Bake sale basics: bake what you know

As some readers of this blog know, I’m in the thick of grad school. During summer months that leaves me quite a bit of time for culinary experimentation (see, for example, a salmon pie, homemade crackers, and a pretty good bird). Now, however, as I enter the third week of my fall term, I’ve found myself mostly excavating leftovers from the depths of my freezer with hardly a moment to spare to whip up or photograph a mediocre meal.

Readers paying close attention will have observed my use of the words “mostly” and “hardly” in the previous sentence. That’s right: I have had occasion to attempt three recipes in the last while, specifically a departmental book and bake sale. For the “bake” part of my donation, I produced the following three products:

1) Pistachio shortbread from Ottolenghi
2) Gluten-Free Chickpea Flour Cupcakes
3) Gluten-Free Brownies

What looks like a lava cake, smells bad, and tastes metallic? This cook’s rendition of Chickpea Flour Chocolate Cupcakes!

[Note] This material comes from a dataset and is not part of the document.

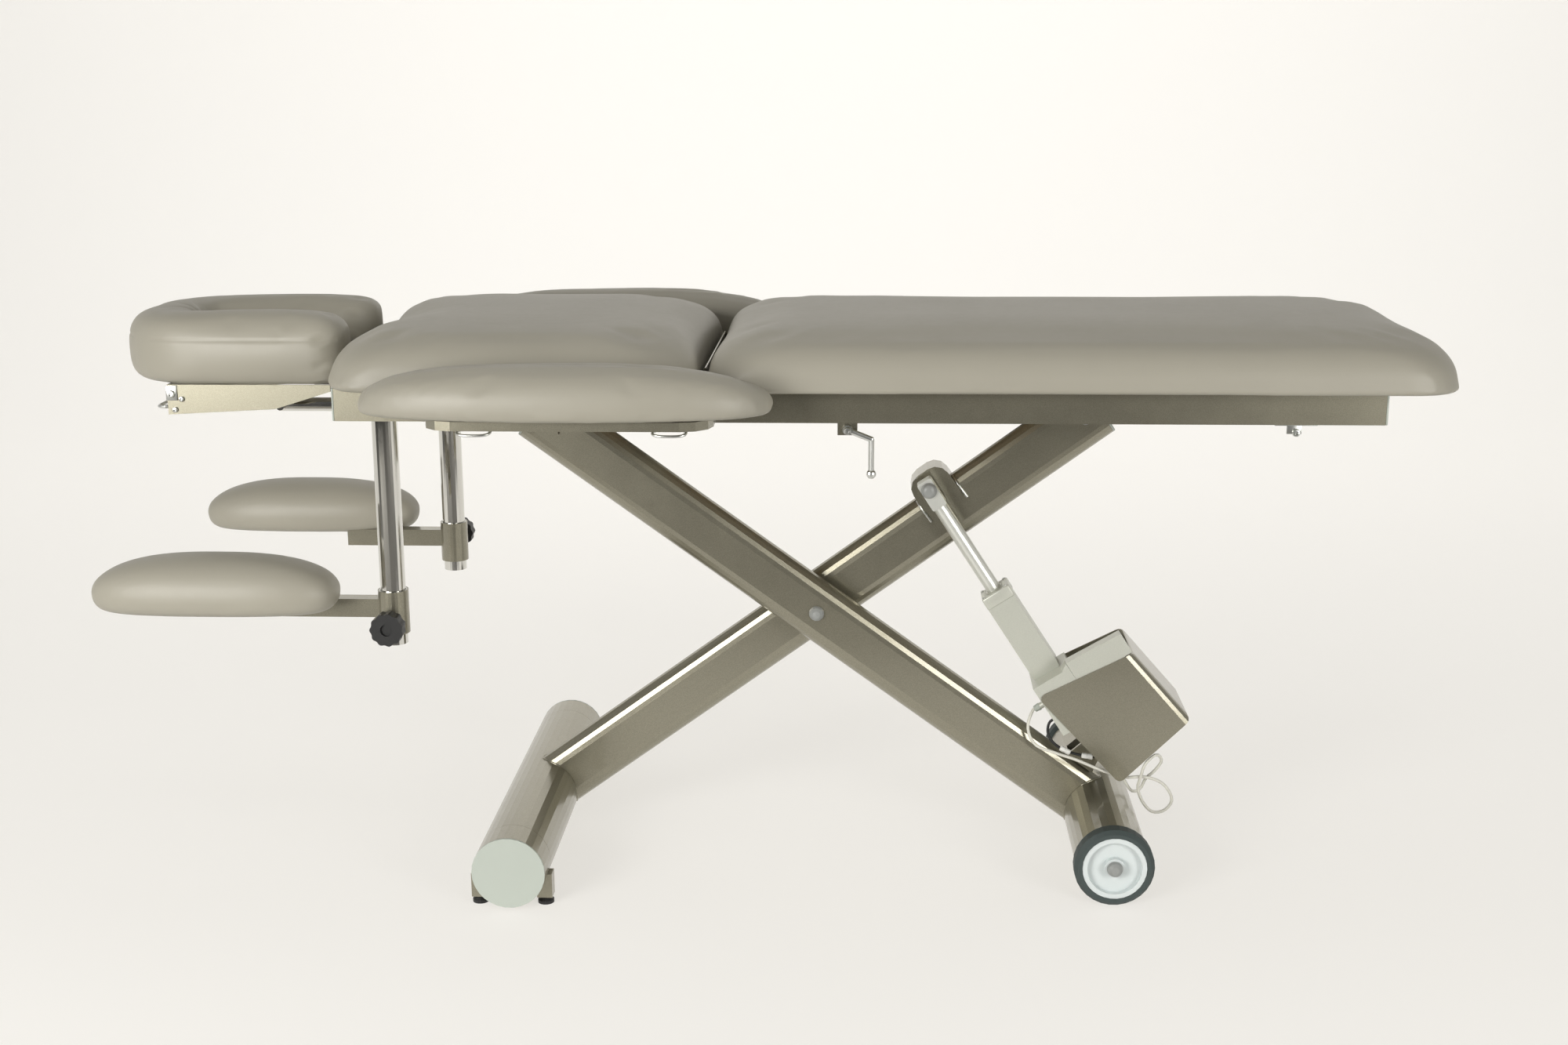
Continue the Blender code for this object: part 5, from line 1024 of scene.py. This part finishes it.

So, I learned a lesson more experienced cooks probably already know: save new recipes (especially those from amateur sources) for testing when I’m the only paying customer; use a tried-and-true recipe for baked goods destined for public consumption. For the record, although the cupcakes don’t speak volumes for my progress in the kitchen, the shortbread and brownies sold out in a matter of hours so…I guess that doesn’t necessarily mean they tasted good, but it at least means they looked good enough to lay down a loonie or two for!